SHORT EXERCISE
Locate the line that contains "Keep writing the" in the entries below, then repeat it and every following line through the line that contains "return node.outputs[0]", exactly, and no others.

DATASET ROWS
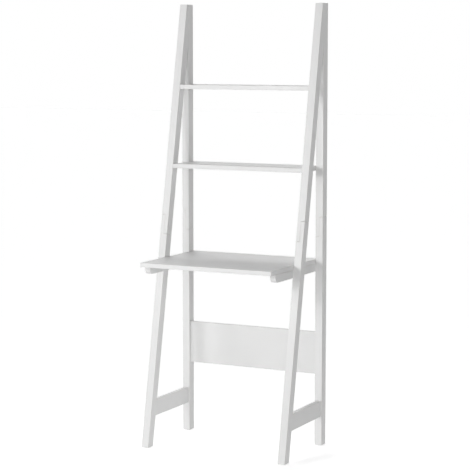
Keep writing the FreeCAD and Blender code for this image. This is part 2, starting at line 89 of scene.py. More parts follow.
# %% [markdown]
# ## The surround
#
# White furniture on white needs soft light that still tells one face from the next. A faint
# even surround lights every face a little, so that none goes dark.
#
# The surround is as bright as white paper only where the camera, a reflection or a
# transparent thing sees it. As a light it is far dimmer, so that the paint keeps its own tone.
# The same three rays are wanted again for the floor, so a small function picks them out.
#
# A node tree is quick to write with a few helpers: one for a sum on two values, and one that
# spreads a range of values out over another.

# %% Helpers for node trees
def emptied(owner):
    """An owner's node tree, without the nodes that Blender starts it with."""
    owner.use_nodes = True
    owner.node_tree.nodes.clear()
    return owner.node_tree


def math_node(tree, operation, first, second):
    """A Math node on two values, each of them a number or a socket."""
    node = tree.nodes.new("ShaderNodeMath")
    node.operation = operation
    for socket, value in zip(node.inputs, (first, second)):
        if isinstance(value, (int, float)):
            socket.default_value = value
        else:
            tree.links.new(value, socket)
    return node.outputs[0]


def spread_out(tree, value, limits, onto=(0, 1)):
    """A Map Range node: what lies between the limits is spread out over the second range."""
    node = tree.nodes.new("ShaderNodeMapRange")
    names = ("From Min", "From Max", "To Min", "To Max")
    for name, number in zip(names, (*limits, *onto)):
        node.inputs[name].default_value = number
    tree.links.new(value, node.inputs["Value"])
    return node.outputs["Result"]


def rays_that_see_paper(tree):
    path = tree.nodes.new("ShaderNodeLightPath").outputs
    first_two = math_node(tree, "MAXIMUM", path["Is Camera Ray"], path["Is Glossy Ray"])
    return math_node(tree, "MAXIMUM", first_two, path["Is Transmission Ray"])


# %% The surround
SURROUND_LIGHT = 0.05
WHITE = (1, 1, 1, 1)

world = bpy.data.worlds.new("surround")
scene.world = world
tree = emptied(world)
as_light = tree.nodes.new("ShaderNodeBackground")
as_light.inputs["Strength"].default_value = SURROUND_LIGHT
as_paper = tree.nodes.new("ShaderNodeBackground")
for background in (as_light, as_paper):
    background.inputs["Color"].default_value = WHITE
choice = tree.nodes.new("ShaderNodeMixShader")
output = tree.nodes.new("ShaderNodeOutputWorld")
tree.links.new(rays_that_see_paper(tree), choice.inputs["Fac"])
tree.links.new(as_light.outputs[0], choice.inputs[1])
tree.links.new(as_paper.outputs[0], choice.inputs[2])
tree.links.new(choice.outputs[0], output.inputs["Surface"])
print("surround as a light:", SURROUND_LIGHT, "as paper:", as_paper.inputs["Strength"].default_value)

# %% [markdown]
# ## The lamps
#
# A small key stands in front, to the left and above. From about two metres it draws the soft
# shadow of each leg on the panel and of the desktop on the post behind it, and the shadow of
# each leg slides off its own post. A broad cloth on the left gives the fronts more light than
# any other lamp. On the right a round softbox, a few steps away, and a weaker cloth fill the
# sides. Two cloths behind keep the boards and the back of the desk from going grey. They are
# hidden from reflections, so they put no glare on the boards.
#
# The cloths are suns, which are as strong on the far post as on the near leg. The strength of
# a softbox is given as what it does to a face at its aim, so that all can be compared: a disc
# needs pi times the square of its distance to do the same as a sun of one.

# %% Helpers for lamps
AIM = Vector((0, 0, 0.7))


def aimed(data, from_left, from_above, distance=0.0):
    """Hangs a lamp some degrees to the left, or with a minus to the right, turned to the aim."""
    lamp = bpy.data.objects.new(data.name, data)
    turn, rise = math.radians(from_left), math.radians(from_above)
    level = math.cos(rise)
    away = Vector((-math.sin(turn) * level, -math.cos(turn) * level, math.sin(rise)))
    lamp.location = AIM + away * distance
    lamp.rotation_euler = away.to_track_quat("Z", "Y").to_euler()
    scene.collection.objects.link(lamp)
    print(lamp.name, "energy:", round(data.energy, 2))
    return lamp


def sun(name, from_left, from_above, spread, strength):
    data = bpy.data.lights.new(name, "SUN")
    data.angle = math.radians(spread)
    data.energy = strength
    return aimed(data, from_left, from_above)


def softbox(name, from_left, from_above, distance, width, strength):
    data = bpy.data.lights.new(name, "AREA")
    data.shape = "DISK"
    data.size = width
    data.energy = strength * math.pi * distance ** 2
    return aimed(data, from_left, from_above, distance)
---
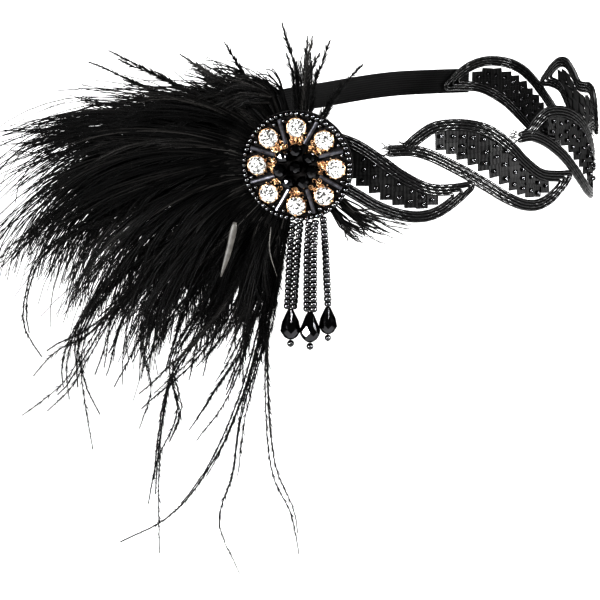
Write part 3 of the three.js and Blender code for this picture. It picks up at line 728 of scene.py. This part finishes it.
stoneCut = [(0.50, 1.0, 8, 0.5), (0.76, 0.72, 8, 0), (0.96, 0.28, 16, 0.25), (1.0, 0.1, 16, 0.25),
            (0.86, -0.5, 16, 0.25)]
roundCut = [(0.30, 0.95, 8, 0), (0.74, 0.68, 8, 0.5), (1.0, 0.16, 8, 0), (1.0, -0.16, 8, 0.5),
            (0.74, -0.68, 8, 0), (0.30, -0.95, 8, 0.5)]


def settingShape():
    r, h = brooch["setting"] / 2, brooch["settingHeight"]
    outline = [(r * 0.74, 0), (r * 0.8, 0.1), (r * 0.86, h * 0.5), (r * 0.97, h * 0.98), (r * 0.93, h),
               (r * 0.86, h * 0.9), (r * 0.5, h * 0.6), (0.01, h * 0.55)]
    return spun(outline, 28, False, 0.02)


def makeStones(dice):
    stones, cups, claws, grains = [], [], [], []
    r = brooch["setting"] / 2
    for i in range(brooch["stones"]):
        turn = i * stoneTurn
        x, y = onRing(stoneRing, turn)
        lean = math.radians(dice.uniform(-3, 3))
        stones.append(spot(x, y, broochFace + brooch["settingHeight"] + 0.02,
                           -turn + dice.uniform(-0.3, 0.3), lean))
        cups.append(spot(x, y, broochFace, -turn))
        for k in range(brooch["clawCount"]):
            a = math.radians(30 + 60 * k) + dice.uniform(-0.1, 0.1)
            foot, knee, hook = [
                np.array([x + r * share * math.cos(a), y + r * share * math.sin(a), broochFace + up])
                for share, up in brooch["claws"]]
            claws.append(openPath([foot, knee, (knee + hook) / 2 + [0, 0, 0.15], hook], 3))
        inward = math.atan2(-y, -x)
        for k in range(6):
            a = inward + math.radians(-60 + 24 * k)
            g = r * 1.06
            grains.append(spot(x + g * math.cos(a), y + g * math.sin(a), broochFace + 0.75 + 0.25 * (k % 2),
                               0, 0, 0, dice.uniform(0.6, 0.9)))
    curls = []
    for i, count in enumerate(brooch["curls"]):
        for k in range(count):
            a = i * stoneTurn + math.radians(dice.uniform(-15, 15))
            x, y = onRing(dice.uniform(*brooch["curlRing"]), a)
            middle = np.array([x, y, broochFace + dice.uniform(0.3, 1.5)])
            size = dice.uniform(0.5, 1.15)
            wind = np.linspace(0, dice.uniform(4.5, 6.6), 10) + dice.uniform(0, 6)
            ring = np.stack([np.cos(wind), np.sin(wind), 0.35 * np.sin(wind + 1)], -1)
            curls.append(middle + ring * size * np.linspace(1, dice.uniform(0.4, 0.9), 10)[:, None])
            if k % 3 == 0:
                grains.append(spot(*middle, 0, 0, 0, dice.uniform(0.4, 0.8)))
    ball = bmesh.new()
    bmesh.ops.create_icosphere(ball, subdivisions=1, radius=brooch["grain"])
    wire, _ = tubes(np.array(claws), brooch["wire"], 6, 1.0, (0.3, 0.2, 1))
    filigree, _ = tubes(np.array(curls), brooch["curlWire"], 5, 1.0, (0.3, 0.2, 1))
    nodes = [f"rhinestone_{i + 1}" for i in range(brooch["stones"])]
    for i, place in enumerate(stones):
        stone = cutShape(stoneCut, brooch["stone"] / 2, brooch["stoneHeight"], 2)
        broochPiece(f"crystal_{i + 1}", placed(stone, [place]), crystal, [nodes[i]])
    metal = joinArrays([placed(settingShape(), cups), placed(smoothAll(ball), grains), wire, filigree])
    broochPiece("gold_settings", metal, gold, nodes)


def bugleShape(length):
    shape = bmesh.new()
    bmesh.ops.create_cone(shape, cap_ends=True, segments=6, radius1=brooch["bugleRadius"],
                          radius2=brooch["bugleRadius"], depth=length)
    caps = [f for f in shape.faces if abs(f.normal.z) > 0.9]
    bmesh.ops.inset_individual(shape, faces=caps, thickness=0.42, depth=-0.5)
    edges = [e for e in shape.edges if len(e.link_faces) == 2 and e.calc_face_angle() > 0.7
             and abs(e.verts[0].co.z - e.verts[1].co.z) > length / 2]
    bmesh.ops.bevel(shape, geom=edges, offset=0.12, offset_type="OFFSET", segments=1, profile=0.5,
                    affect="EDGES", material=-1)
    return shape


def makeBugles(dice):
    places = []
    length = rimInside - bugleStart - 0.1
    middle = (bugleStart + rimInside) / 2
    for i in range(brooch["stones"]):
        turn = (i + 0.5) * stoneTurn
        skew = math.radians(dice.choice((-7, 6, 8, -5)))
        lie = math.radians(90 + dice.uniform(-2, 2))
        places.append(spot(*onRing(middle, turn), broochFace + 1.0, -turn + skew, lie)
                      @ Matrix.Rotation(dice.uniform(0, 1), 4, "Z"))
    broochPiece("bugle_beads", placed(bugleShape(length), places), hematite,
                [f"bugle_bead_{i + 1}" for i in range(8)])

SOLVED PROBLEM
Keep writing the FreeCAD and Blender code for this image. This is part 2, starting at line 89 of scene.py. More parts follow.
# %% [markdown]
# ## The surround
#
# White furniture on white needs soft light that still tells one face from the next. A faint
# even surround lights every face a little, so that none goes dark.
#
# The surround is as bright as white paper only where the camera, a reflection or a
# transparent thing sees it. As a light it is far dimmer, so that the paint keeps its own tone.
# The same three rays are wanted again for the floor, so a small function picks them out.
#
# A node tree is quick to write with a few helpers: one for a sum on two values, and one that
# spreads a range of values out over another.

# %% Helpers for node trees
def emptied(owner):
    """An owner's node tree, without the nodes that Blender starts it with."""
    owner.use_nodes = True
    owner.node_tree.nodes.clear()
    return owner.node_tree


def math_node(tree, operation, first, second):
    """A Math node on two values, each of them a number or a socket."""
    node = tree.nodes.new("ShaderNodeMath")
    node.operation = operation
    for socket, value in zip(node.inputs, (first, second)):
        if isinstance(value, (int, float)):
            socket.default_value = value
        else:
            tree.links.new(value, socket)
    return node.outputs[0]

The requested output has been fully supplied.